I ventured into the cafeteria with my two 4th grade girls today. I had every intention of walking through the line and buying lunch. Unfortunately, I recently decided to go dairy-free because I’m lactose intolerant and all of the entrees offered – French bread (breakfast for lunch), artisan flatbread sandwich, bean and cheese burrito, and turkey and cheese sandwiches – were off limits for me. The entrée of choice was definitely the breakfast for lunch entrée.
While I had heard complaints from my girls about the lack of time to eat lunch, I was happy to observe that they do indeed get 20 minutes for lunch. They have recess before lunch, which is wonderful, but I can see that herding the kids in from the playground can certainly cause a delay in getting to the cafeteria. The lunch line moved pretty swiftly, giving my one daughter who bought lunch ample time to eat.

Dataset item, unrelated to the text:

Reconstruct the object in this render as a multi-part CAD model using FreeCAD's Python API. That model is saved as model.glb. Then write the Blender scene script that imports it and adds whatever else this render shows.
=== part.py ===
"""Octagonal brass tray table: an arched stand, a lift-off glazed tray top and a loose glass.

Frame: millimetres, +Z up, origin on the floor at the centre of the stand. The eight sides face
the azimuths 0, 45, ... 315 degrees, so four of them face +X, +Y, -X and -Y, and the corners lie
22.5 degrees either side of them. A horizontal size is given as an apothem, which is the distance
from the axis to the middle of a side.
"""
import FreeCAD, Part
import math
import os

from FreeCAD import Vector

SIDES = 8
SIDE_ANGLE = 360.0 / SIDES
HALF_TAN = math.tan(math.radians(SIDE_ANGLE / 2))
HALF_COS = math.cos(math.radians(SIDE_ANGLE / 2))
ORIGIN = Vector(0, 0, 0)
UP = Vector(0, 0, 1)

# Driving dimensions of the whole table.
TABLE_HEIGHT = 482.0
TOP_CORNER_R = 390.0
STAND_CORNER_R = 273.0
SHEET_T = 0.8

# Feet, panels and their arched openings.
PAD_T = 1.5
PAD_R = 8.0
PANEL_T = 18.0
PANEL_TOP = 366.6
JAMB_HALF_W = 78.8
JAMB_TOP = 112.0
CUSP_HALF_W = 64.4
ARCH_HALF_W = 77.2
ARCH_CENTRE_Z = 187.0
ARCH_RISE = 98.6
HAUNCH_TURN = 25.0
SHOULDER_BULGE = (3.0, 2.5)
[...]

There were a few different fruit and vegetable choices on the lunch line. Celery sticks and cherry tomatoes, orange slices, and canned fruit cocktail. I was a bit dismayed to see how popular the canned fruit was. I was even more dismayed to see how many kids exited the line without any of these options on their plates. Was it the choices that were available today? Was it a general distaste for fruits and vegetables?
When I joined my girls and their friends at the lunch table, I asked about their favorite items on the lunch line. Breakfast for lunch, bean burritos, Asian beef with fried rice, and the baked potato bar were the winners. When I asked about the fruit and vegetable options, the cucumbers won the majority of the vote. While the school does offer a variety of fresh fruit options, ensuring the fruit is ripe seems to be the challenge.
I won’t make judgments based on what I saw in the cafeteria this one day. I know I need to go into the cafeteria many more times to really understand what is offered. And I need to continue watching what the kids are choosing and talk to them about what their favorite foods are. The challenge will be understanding how much autonomy our one school cafeteria has about the kinds of fruits and vegetables that are offered. Do we have an opportunity to match the fruit and vegetable options with the desires of the students that can result in more food going into those precious growing bodies?